# TASK DATA:
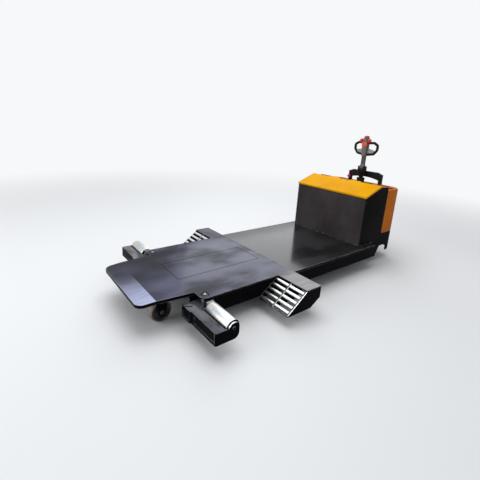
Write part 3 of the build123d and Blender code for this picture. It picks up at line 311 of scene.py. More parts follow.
# Sides, pockets and the cover's seam stay dark; a scratch on the wing, and bare worn edges.
raised = combine(along(deck, "Z", deck_top - 0.0045, deck_top - 0.0010),
                 along(deck, "Y", -1.40, -1.38, 1.0, 0.0), "MAXIMUM")
deck_tone = tinted(combine(raised, upward(deck)), deck_shade, deck_tone)
seam_dirt = seam_share(deck, cover_middle, cover_half, 0.0042)
deck_tone = tinted(seam_dirt, deck_tone, seam_black)
wing_scratch = spot(deck, (0.747, -0.288), (0.0018, 0.020))
deck_tone = tinted(combine(wing_scratch, 0.9), deck_tone, deck_black)
deck_edges = combine(edge_share(deck, 0.0036, 0.68), rest_of(seam_dirt))
pocket_reach = 0.062
for pocket_x in (pivot_x, -pivot_x):
    pocket = spot(deck, (pocket_x, pivot_y), (pocket_reach, pocket_reach))
    deck_edges = combine(deck_edges, rest_of(pocket))

# A thin polish on what faces up, with most of it on the rear plate, over a faintly uneven coat.
deck_polish = combine(levels(deck_wiped, 0.0, 1.0, 0.16, 0.46), combine(rear_share, 0.60),
                      "MAXIMUM")
deck_polish = combine(combine(deck_polish, rest_of(seam_dirt)),
                      along(deck, "X", -0.52, -0.20, 0.55, 1.0))
deck_fine = cloud(deck, 0.004, detail=2.0)
deck_dull = combine(deck_wiped, combine(deck_fine, 0.25), "ADD")
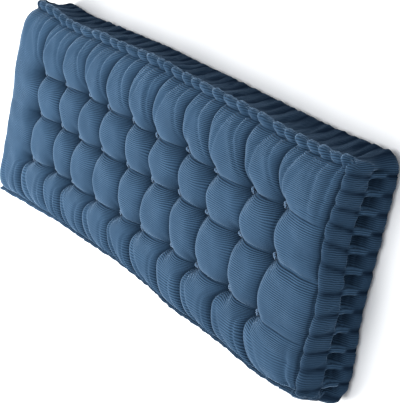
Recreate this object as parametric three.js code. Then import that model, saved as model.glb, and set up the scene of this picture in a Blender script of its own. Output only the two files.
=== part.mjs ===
// A long box cushion for a bench, in corduroy, lying on its back. Millimetres, +Z up, the origin
// under the middle of it. It is one filled solid, made as a mattress is: thirty tufts pull the face
// down into four rows of puffs, a rolled edge is stitched round the face, and a row of side stitches
// draws pockets into the border. A short tie of thread lies in each tuft.
import * as THREE from "three";

// Driving dimensions
const LENGTH = 1216;
const WIDTH = 463;
const THICKNESS = 125;
const CORNER_RADIUS = 36;
const TUFT_DEPTH = 38;
const ROW_CREASE_DEPTH = 18;
const GAP = 0.3;

// The tufts by column, from the left: where each column's crease meets the bottom and the top edge
// along the length, and where its three tufts lie
const TUFTS = [
  { bottom: -404, lower: [-447, -120], middle: [-447, -12], upper: [-457, 78], top: -434 },
  { bottom: -280, lower: [-337, -109], middle: [-344, -10], upper: [-356, 79], top: -333 },
  { bottom: -204, lower: [-257, -111], middle: [-260, -11], upper: [-250, 85], top: -248 },
  { bottom: -104, lower: [-150, -110], middle: [-161, -7], upper: [-169, 83], top: -140 },
  { bottom: 14, lower: [-48, -105], middle: [-57, -5], upper: [-67, 86], top: -58 },
  { bottom: 101, lower: [37, -105], middle: [40, -3], upper: [25, 82], top: 35 },
  { bottom: 202, lower: [149, -100], middle: [138, 4], upper: [136, 88], top: 137 },
  { bottom: 288, lower: [239, -105], middle: [235, -1], upper: [236, 80], top: 217 },
  { bottom: 382, lower: [349, -103], middle: [344, -2], upper: [352, 83], top: 325 },
  { bottom: 502, lower: [437, -112], middle: [448, -2], upper: [445, 90], top: 436 },
];

// The creases along the length: the share of each one's depth that is left at the two ends
const ROWS = [
  { row: "lower", atLeft: 0, atRight: 0.45 },
  { row: "middle", atLeft: 0.05, atRight: 0.8 },
  { row: "upper", atLeft: 0.05, atRight: 0.55 },
];

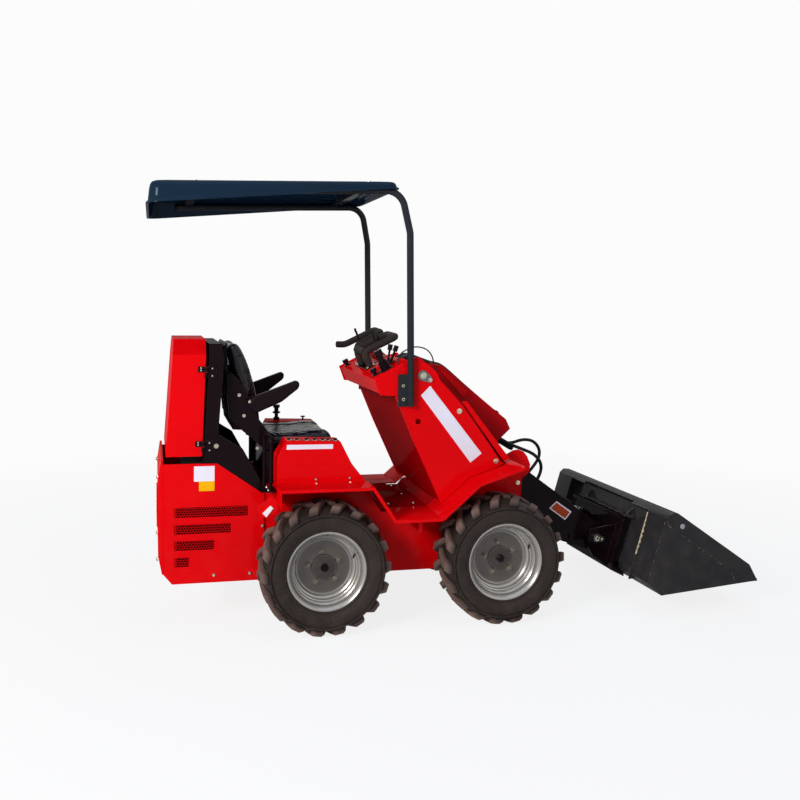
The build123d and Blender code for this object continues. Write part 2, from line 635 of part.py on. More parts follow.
def fuel_cap_and_knob():
    """Filler neck with its cap, and a pull knob, on top of the left pod."""
    # rings as (radius, height from, height to)
    neck = ((15.0, 0.0, 14.0), (9.0, 14.0, 34.0), (19.0, 34.0, 42.0), (11.0, 42.0, 62.0),
            (17.0, 62.0, 76.0))
    knob = ((4.0, 0.0, 16.0), (11.0, 16.0, 22.0))
    pieces = []
    for x, rings in ((-110.0, neck), (24.0, knob)):
        foot = pod_top(x)
        post = Pos(x, POD_MIDDLE_Y, foot + 2) * Cylinder(rings[0][0], 8)
        for radius, low, high in rings:
            post += Pos(x, POD_MIDDLE_Y, foot + (low + high) / 2) * Cylinder(radius, high - low)
        below = [(x - 40, pod_top(x - 40)), (x + 40, pod_top(x + 40)), (x + 40, foot - 20),
                 (x - 40, foot - 20)]
        cut = prism(below, POD_MIDDLE_Y - 40, POD_MIDDLE_Y + 40)
        pieces += (post - cut).solids()
    return Compound(pieces)


# ---------------------------------------------------------------- boom
def boom_beam():
    """Red upper boom: two side plates joined by a top plate, with bosses at the pivot."""
    outline = [on_boom(s, n) for s, n in ((0, BOSS_RADIUS), (100, BEAM_TOP), (BEAM_END, BEAM_TOP),
                                          (BEAM_END + 45, BEAM_TOP - 22), (BEAM_END + 24, BEAM_FOOT),
                                          (0, -BOSS_RADIUS))]
    inner = BOOM_HALF - BOOM_PLATE
    side = prism(outline, inner, BOOM_HALF) + cross_pin(PIVOT_X, PIVOT_Z, BOSS_RADIUS, inner - 28,
                                                        BOOM_HALF)
    side -= cross_pin(PIVOT_X, PIVOT_Z, PIN_RADIUS + PIN_FIT, inner - 48, BOOM_HALF + 5)
    beam = side + mirror(side, about=Plane.XZ)
    # plates across: s and n of two opposite corners
    for s_from, s_to, n_from, n_to in ((100, BEAM_END, BEAM_TOP - BOOM_PLATE, BEAM_TOP),
                                       (400, 408, 10, BEAM_TOP - 5)):
        corners = ((s_from, n_from), (s_to, n_from), (s_to, n_to), (s_from, n_to))
        beam += prism([on_boom(s, n) for s, n in corners], -inner, inner)
    cover = [on_boom(s, n) for s, n in ((180, BEAM_TOP - 1), (190, BEAM_TOP + 18), (262, BEAM_TOP + 18),
                                        (284, BEAM_TOP - 1))]
    beam += prism(cover, -56, 56)
    eye_s, eye_n = 292, -69
    lug = prism([on_boom(s, n) for s, n in ((eye_s - 60, BEAM_TOP - 5), (eye_s + 60, BEAM_TOP - 5),
                                            (eye_s + 30, eye_n - 24), (eye_s - 30, eye_n - 24))],
                LUG_INSIDE, LUG_INSIDE + 12)
    lug += cross_pin(LIFT_TOP_X, LIFT_TOP_Z, 22, LUG_INSIDE, LUG_INSIDE + 22)
    return beam + lug + mirror(lug, about=Plane.XZ)


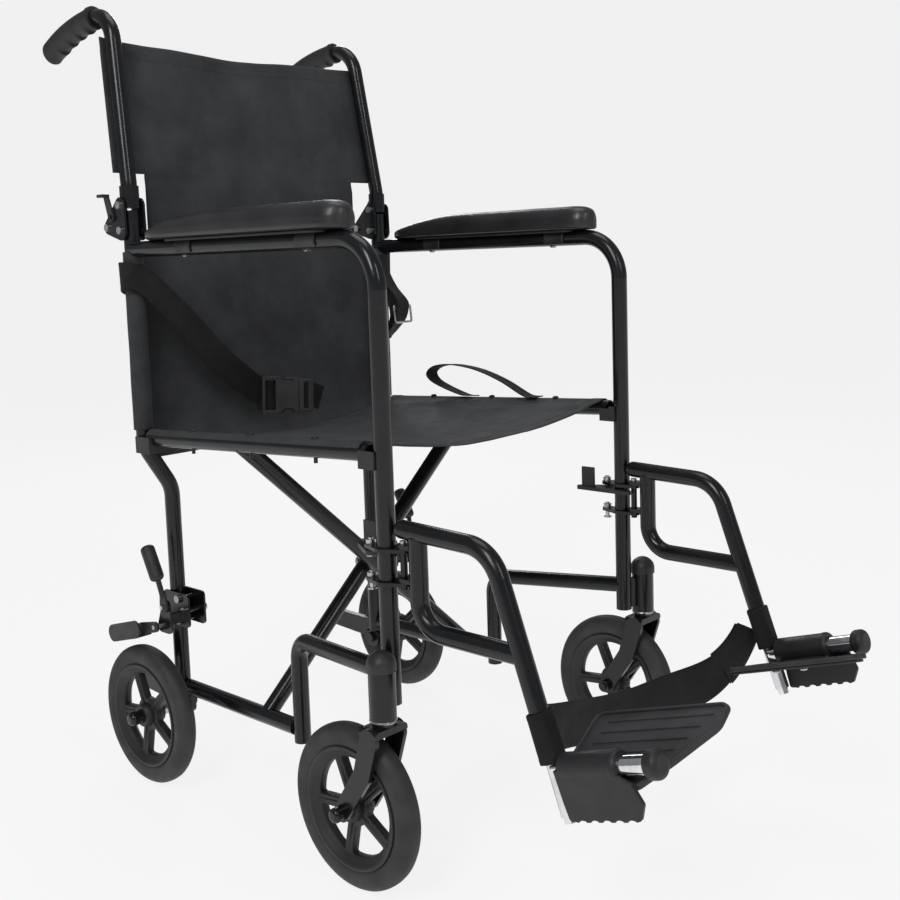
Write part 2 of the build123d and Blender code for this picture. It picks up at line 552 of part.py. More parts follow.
with BuildPart() as pivot:
    front_end, rear_end = BRACE_A_Y - BRACE_R, BRACE_B_Y + BRACE_R
    rod(at(0, front_end - 7, PIVOT_Z), at(0, rear_end + 6, PIVOT_Z), PIN_R)
    rod(at(0, front_end - 5.5, PIVOT_Z), at(0, front_end - CLEAR, PIVOT_Z), 7)
    rod(at(0, rear_end, PIVOT_Z), at(0, rear_end + 5, PIVOT_Z), 7)
    rod(at(0, BRACE_A_Y + BRACE_R + CLEAR, PIVOT_Z), at(0, BRACE_B_Y - BRACE_R, PIVOT_Z), 8)
save("pivot_bolt", pivot.part)


# ---------------------------------------------------------------- upholstery
seat_dir = Vector(0, SEAT_REAR[0] - SEAT_FRONT[0], SEAT_REAR[1] - SEAT_FRONT[1])
seat_plane = Plane(origin=rail_point(0.02, 0), x_dir=(1, 0, 0), z_dir=seat_dir)
low = -(TUBE_R + CLEAR)
with BuildPart() as seat:
    with BuildSketch(seat_plane):
        with BuildLine():
            Spline((-SIDE_X, low), (0, low + SEAT_SAG), (SIDE_X, low))
            Line((SIDE_X, low), (SIDE_X, low - SLING_T))
            Spline((SIDE_X, low - SLING_T), (0, low - SLING_T + SEAT_SAG), (-SIDE_X, low - SLING_T))
            Line((-SIDE_X, low - SLING_T), (-SIDE_X, low))
        make_face()
    extrude(amount=seat_dir.length * 0.95)
save("seat_sling", seat.part)

# webbing loop on the left seat rail, pulled up to fold the chair
with BuildPart() as loop_strap:
    with BuildSketch(Plane.YZ.offset(SIDE_X - 12)):
        base = rail_height(-230) + TUBE_R + 3
        arch = ((-118, base - 3), (-150, base + 28), (-235, base + 32), (-316, base + 6))
        with BuildLine():
            low = [at(0, y, z)[1:] for y, z in arch]
            high = [at(0, y, z + 2)[1:] for y, z in arch]
            Spline(*low)
            Line(low[-1], high[-1])
            Spline(*high[::-1])
            Line(high[0], low[0])
        make_face()
    extrude(amount=24)
save("pull_loop", loop_strap.part)

back_tilt = Vector(0, CANE_TOP[0], CANE_TOP[1] - HINGE_Z - 34)
behind = TUBE_R + 1.2
with BuildPart() as upper_back:
    normal = Vector(0, back_tilt.Z, -back_tilt.Y).normalized()
    base = Vector(*at(0, 0, HINGE_Z + 34)) + normal * behind
    with BuildSketch(Plane(origin=base, x_dir=(-1, 0, 0), z_dir=normal)):
        with BuildLine():
            Polyline(
                (-225, 20), (-186, 20), (-186, -44), (186, -44), (186, 20), (225, 20),
                (216, 200), (110, 191), (0, 188), (-110, 191), (-216, 200), (-225, 20),
            )
        make_face()
    extrude(amount=SLING_T)
save("upper_back_sling", upper_back.part)

with BuildPart() as lower_back:
    with BuildSketch(Plane.XZ.offset(-(AXLE_Y + behind))):
        with BuildLine():
            Polyline(
                (-225, 486), (-205, 486), (-165, LOW_BACK_Z), (165, LOW_BACK_Z), (205, 486), (225, 486), (225, 724), (186, 724), (186, 752),
                (-186, 752), (-186, 724), (-225, 724), (-225, 486),
            )
        make_face()
    extrude(amount=-SLING_T)
save("lower_back_sling", lower_back.part)

# wide strap behind the heels, looped round both hanger legs
leg_dir = Vector(0, LEG_END[0] - LEG_KNEE[0], LEG_END[1] - LEG_KNEE[1]).normalized()
strap_y, strap_z = on_leg(hypot(LEG_END[0] - LEG_KNEE[0], LEG_END[1] - LEG_KNEE[1]) - 52)
with BuildPart() as strap:
    end_x = HANGER_X - BAR_R - CLEAR
    with BuildSketch(Plane(origin=at(0, strap_y, strap_z), x_dir=(1, 0, 0), z_dir=leg_dir)):
        with BuildLine():
            Spline((-end_x, 2), (0, -STRAP_SAG), (end_x, 2))
            Line((end_x, 2), (end_x, 2 - SLING_T))
            Spline((end_x, 2 - SLING_T), (0, -STRAP_SAG - SLING_T), (-end_x, 2 - SLING_T))
            Line((-end_x, 2 - SLING_T), (-end_x, 2))
        make_face()
    extrude(amount=46)
save("heel_strap", strap.part)


# ---------------------------------------------------------------- lap belt
def webbing(points, width_dir, width, thick):
    """Flat strap along a chain of points, its width along width_dir."""
    for a, b in zip(points, points[1:]):
        va, vb = Vector(*a), Vector(*b)
        with BuildSketch(Plane(origin=va, x_dir=width_dir, z_dir=vb - va)) as end:
            Rectangle(width, thick)
        extrude(end.sketch, amount=(vb - va).length)


belt_y = -TUBE_R - 2
with BuildPart() as belt_right:
    webbing([at(-207, belt_y, 676), at(-36, belt_y, 505)], (0.7, 0, 0.7), 25, 1.8)
save("belt_right", belt_right.part)

with BuildPart() as buckle:
    with Locations(Location(at(-4, belt_y - 6, 500), (0, 8, 0))):
        Box(58, 14, 36)
    fillet(buckle.edges().filter_by(Axis.Y), 5)
    with Locations(Location(at(-36, belt_y, 505), (0, 45, 0))):
        Box(12, 10, 40, mode=Mode.SUBTRACT)
save("buckle", buckle.part)

with BuildPart() as belt_left:
    webbing([at(206, belt_y, 690), at(206, belt_y, 585)], (1, 0, 0), 25, 1.8)
with BuildPart() as slider:
    with Locations(at(206, belt_y - 1, 615)):
        Box(31, 4.4, 20)
    with Locations(at(206, belt_y, 615)):
        Box(25.2, 1.9, 30, mode=Mode.SUBTRACT)
save("belt_left", belt_left.part, slider.part)
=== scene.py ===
"""Folding transport wheelchair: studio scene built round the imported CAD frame.

Metres, +Z up, the chair faces -Y and the occupant's left is +X.
"""

import json
import math
import random

import bpy
from mathutils import Matrix, Vector, noise


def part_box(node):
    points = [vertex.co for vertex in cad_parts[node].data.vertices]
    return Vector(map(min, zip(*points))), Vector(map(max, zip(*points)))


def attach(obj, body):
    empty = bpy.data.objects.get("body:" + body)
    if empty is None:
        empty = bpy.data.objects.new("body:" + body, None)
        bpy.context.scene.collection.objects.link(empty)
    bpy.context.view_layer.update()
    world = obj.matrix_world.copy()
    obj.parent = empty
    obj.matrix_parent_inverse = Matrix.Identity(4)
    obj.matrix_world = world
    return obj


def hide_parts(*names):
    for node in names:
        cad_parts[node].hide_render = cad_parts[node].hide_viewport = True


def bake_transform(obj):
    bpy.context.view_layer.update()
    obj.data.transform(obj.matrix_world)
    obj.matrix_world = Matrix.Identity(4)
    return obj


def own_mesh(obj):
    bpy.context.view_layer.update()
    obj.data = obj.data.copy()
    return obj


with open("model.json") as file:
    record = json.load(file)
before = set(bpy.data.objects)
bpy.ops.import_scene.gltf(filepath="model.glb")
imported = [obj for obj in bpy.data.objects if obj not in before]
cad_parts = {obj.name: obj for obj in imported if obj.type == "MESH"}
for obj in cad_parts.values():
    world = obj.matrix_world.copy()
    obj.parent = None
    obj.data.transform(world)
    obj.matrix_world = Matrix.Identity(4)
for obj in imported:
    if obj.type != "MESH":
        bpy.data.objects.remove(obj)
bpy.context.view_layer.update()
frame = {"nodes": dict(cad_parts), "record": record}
random.seed(7)


# ---------------------------------------------------------------- sizes taken from the frame
def middle(node):
    low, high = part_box(node)
    return (low + high) / 2


def half(node):
    low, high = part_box(node)
    return (high - low) / 2


AXLE_Y = middle("left_rear_tyre").y
WHEEL_R = half("left_rear_tyre").z
TUBE_R = half("left_seat_rail").x
SIDE_X = middle("left_seat_rail").x
LEG_X = middle("left_hanger").x
SIDES = (("right", -1), ("left", 1))
ARM_Z = 0.725                 # centre line of the armrest tubes
CLOTH_T = 0.0014
RAIL_FRONT = (-0.448, 0.493)  # ends of the seat rails: length position from the rear axle, height
RAIL_REAR = (-0.0185, 0.475)
FOOT_RISE = math.radians(17.3)
FOOT_START = Vector((0, AXLE_Y - 0.681, 0.196))
PLATE_TILT = {-1: math.radians(26.0), 1: math.radians(11.5)}


def at(x, y, z):
    """A point, with its length position counted from the rear axle."""
    return Vector((x, AXLE_Y + y, z))


# ---------------------------------------------------------------- materials
def new_material(name, colour, rough, metal=0.0, coat=0.0, sheen=0.0, specular=0.5):
    mat = bpy.data.materials.new(name)
    mat.use_nodes = True
    values = {
        "Base Color": (*colour, 1), "Roughness": rough, "Metallic": metal, "Specular IOR Level": specular,
        "Coat Weight": coat, "Coat Roughness": 0.08, "Sheen Weight": sheen, "Sheen Roughness": 0.5,
    }
    for socket, value in values.items():
        shader_of(mat).inputs[socket].default_value = value
    return mat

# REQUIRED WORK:
Exactly as written, return the lines from the line containing "belt_y = -TUBE_R - 2" through the line containing "before = set(bpy.data.objects)", both included.

# RESULT FOR THIS EXERCISE:
belt_y = -TUBE_R - 2
with BuildPart() as belt_right:
    webbing([at(-207, belt_y, 676), at(-36, belt_y, 505)], (0.7, 0, 0.7), 25, 1.8)
save("belt_right", belt_right.part)

with BuildPart() as buckle:
    with Locations(Location(at(-4, belt_y - 6, 500), (0, 8, 0))):
        Box(58, 14, 36)
    fillet(buckle.edges().filter_by(Axis.Y), 5)
    with Locations(Location(at(-36, belt_y, 505), (0, 45, 0))):
        Box(12, 10, 40, mode=Mode.SUBTRACT)
save("buckle", buckle.part)

with BuildPart() as belt_left:
    webbing([at(206, belt_y, 690), at(206, belt_y, 585)], (1, 0, 0), 25, 1.8)
with BuildPart() as slider:
    with Locations(at(206, belt_y - 1, 615)):
        Box(31, 4.4, 20)
    with Locations(at(206, belt_y, 615)):
        Box(25.2, 1.9, 30, mode=Mode.SUBTRACT)
save("belt_left", belt_left.part, slider.part)
=== scene.py ===
"""Folding transport wheelchair: studio scene built round the imported CAD frame.

Metres, +Z up, the chair faces -Y and the occupant's left is +X.
"""

import json
import math
import random

import bpy
from mathutils import Matrix, Vector, noise


def part_box(node):
    points = [vertex.co for vertex in cad_parts[node].data.vertices]
    return Vector(map(min, zip(*points))), Vector(map(max, zip(*points)))


def attach(obj, body):
    empty = bpy.data.objects.get("body:" + body)
    if empty is None:
        empty = bpy.data.objects.new("body:" + body, None)
        bpy.context.scene.collection.objects.link(empty)
    bpy.context.view_layer.update()
    world = obj.matrix_world.copy()
    obj.parent = empty
    obj.matrix_parent_inverse = Matrix.Identity(4)
    obj.matrix_world = world
    return obj


def hide_parts(*names):
    for node in names:
        cad_parts[node].hide_render = cad_parts[node].hide_viewport = True


def bake_transform(obj):
    bpy.context.view_layer.update()
    obj.data.transform(obj.matrix_world)
    obj.matrix_world = Matrix.Identity(4)
    return obj


def own_mesh(obj):
    bpy.context.view_layer.update()
    obj.data = obj.data.copy()
    return obj


with open("model.json") as file:
    record = json.load(file)
before = set(bpy.data.objects)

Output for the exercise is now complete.